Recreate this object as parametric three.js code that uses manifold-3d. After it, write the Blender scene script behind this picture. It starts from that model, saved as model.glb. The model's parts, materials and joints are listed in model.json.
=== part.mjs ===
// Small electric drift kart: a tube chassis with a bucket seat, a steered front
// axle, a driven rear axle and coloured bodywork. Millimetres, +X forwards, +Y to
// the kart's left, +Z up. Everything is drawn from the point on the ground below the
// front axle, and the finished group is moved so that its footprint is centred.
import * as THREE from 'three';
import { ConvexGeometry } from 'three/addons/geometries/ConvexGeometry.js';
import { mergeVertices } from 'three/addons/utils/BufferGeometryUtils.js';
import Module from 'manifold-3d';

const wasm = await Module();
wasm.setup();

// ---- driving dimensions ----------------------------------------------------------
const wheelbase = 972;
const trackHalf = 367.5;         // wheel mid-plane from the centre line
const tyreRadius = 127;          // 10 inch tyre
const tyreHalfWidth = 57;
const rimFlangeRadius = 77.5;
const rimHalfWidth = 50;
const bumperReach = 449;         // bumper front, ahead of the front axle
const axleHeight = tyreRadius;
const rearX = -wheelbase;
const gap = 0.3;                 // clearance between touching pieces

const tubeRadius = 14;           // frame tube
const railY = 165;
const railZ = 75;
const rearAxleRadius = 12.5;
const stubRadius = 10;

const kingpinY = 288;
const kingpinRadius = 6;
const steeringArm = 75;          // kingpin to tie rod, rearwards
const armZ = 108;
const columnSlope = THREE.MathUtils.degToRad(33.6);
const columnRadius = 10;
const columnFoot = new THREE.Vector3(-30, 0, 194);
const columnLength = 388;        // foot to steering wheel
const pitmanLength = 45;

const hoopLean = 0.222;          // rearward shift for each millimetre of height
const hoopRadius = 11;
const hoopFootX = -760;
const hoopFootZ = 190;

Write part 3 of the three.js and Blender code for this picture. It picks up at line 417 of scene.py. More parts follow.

+--

* Task to complete:
Repeat the entries above exactly, beginning at their first line and ending with the line that contains "const stubRadius = 10;", with nothing added.

* Result of this exercise:
Recreate this object as parametric three.js code that uses manifold-3d. After it, write the Blender scene script behind this picture. It starts from that model, saved as model.glb. The model's parts, materials and joints are listed in model.json.
=== part.mjs ===
// Small electric drift kart: a tube chassis with a bucket seat, a steered front
// axle, a driven rear axle and coloured bodywork. Millimetres, +X forwards, +Y to
// the kart's left, +Z up. Everything is drawn from the point on the ground below the
// front axle, and the finished group is moved so that its footprint is centred.
import * as THREE from 'three';
import { ConvexGeometry } from 'three/addons/geometries/ConvexGeometry.js';
import { mergeVertices } from 'three/addons/utils/BufferGeometryUtils.js';
import Module from 'manifold-3d';

const wasm = await Module();
wasm.setup();

// ---- driving dimensions ----------------------------------------------------------
const wheelbase = 972;
const trackHalf = 367.5;         // wheel mid-plane from the centre line
const tyreRadius = 127;          // 10 inch tyre
const tyreHalfWidth = 57;
const rimFlangeRadius = 77.5;
const rimHalfWidth = 50;
const bumperReach = 449;         // bumper front, ahead of the front axle
const axleHeight = tyreRadius;
const rearX = -wheelbase;
const gap = 0.3;                 // clearance between touching pieces

const tubeRadius = 14;           // frame tube
const railY = 165;
const railZ = 75;
const rearAxleRadius = 12.5;
const stubRadius = 10;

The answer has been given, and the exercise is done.